↓

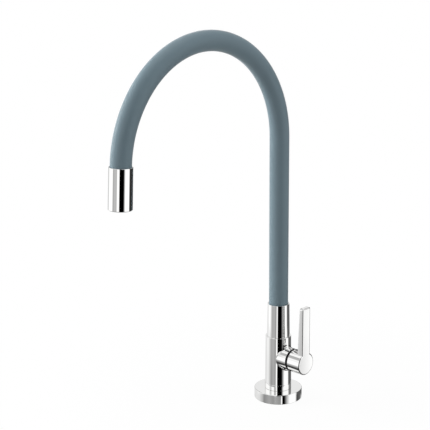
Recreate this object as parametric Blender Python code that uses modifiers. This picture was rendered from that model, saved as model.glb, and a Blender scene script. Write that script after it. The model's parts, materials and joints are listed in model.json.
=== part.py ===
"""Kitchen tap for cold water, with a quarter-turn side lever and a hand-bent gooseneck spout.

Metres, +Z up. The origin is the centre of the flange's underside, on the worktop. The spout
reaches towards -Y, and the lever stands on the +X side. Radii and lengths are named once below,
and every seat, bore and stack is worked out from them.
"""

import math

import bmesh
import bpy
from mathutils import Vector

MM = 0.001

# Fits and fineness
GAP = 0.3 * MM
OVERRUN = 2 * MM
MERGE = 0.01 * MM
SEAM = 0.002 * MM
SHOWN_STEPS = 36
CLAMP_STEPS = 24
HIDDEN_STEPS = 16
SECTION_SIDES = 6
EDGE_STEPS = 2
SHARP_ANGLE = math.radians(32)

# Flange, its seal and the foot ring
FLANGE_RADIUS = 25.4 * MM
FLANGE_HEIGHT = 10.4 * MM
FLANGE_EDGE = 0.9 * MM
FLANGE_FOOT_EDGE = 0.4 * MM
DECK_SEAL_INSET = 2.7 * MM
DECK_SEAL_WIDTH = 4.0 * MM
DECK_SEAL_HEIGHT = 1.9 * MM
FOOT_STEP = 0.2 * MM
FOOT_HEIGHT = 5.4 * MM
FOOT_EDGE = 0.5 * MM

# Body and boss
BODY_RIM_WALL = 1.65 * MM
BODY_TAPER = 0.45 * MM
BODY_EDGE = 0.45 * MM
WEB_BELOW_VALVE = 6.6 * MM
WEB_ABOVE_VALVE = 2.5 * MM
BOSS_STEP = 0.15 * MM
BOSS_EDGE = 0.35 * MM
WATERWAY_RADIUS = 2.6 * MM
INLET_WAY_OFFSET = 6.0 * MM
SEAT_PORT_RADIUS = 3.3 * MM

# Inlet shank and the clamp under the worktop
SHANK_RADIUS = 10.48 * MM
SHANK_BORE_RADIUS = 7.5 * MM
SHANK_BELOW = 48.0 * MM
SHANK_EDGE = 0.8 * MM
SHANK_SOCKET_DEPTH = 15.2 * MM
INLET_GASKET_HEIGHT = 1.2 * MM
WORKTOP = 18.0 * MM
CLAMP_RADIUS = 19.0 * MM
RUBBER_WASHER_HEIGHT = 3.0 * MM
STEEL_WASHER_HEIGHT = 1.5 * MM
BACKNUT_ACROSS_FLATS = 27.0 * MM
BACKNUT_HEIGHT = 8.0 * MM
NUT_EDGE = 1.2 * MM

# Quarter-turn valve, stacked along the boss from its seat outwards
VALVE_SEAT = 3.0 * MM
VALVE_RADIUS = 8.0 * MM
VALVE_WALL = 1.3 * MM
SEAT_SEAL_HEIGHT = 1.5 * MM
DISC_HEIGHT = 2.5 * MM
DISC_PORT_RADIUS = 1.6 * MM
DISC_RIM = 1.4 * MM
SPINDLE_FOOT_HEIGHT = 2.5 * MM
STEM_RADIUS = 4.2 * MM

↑

■ Problem to solve
Repeat the preceding lines exactly, please, every one of them.

■ Completed task
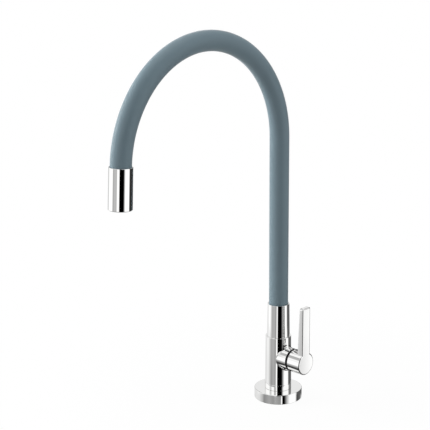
Recreate this object as parametric Blender Python code that uses modifiers. This picture was rendered from that model, saved as model.glb, and a Blender scene script. Write that script after it. The model's parts, materials and joints are listed in model.json.
=== part.py ===
"""Kitchen tap for cold water, with a quarter-turn side lever and a hand-bent gooseneck spout.

Metres, +Z up. The origin is the centre of the flange's underside, on the worktop. The spout
reaches towards -Y, and the lever stands on the +X side. Radii and lengths are named once below,
and every seat, bore and stack is worked out from them.
"""

import math

import bmesh
import bpy
from mathutils import Vector

MM = 0.001

# Fits and fineness
GAP = 0.3 * MM
OVERRUN = 2 * MM
MERGE = 0.01 * MM
SEAM = 0.002 * MM
SHOWN_STEPS = 36
CLAMP_STEPS = 24
HIDDEN_STEPS = 16
SECTION_SIDES = 6
EDGE_STEPS = 2
SHARP_ANGLE = math.radians(32)

# Flange, its seal and the foot ring
FLANGE_RADIUS = 25.4 * MM
FLANGE_HEIGHT = 10.4 * MM
FLANGE_EDGE = 0.9 * MM
FLANGE_FOOT_EDGE = 0.4 * MM
DECK_SEAL_INSET = 2.7 * MM
DECK_SEAL_WIDTH = 4.0 * MM
DECK_SEAL_HEIGHT = 1.9 * MM
FOOT_STEP = 0.2 * MM
FOOT_HEIGHT = 5.4 * MM
FOOT_EDGE = 0.5 * MM

# Body and boss
BODY_RIM_WALL = 1.65 * MM
BODY_TAPER = 0.45 * MM
BODY_EDGE = 0.45 * MM
WEB_BELOW_VALVE = 6.6 * MM
WEB_ABOVE_VALVE = 2.5 * MM
BOSS_STEP = 0.15 * MM
BOSS_EDGE = 0.35 * MM
WATERWAY_RADIUS = 2.6 * MM
INLET_WAY_OFFSET = 6.0 * MM
SEAT_PORT_RADIUS = 3.3 * MM

# Inlet shank and the clamp under the worktop
SHANK_RADIUS = 10.48 * MM
SHANK_BORE_RADIUS = 7.5 * MM
SHANK_BELOW = 48.0 * MM
SHANK_EDGE = 0.8 * MM
SHANK_SOCKET_DEPTH = 15.2 * MM
INLET_GASKET_HEIGHT = 1.2 * MM
WORKTOP = 18.0 * MM
CLAMP_RADIUS = 19.0 * MM
RUBBER_WASHER_HEIGHT = 3.0 * MM
STEEL_WASHER_HEIGHT = 1.5 * MM
BACKNUT_ACROSS_FLATS = 27.0 * MM
BACKNUT_HEIGHT = 8.0 * MM
NUT_EDGE = 1.2 * MM

# Quarter-turn valve, stacked along the boss from its seat outwards
VALVE_SEAT = 3.0 * MM
VALVE_RADIUS = 8.0 * MM
VALVE_WALL = 1.3 * MM
SEAT_SEAL_HEIGHT = 1.5 * MM
DISC_HEIGHT = 2.5 * MM
DISC_PORT_RADIUS = 1.6 * MM
DISC_RIM = 1.4 * MM
SPINDLE_FOOT_HEIGHT = 2.5 * MM
STEM_RADIUS = 4.2 * MM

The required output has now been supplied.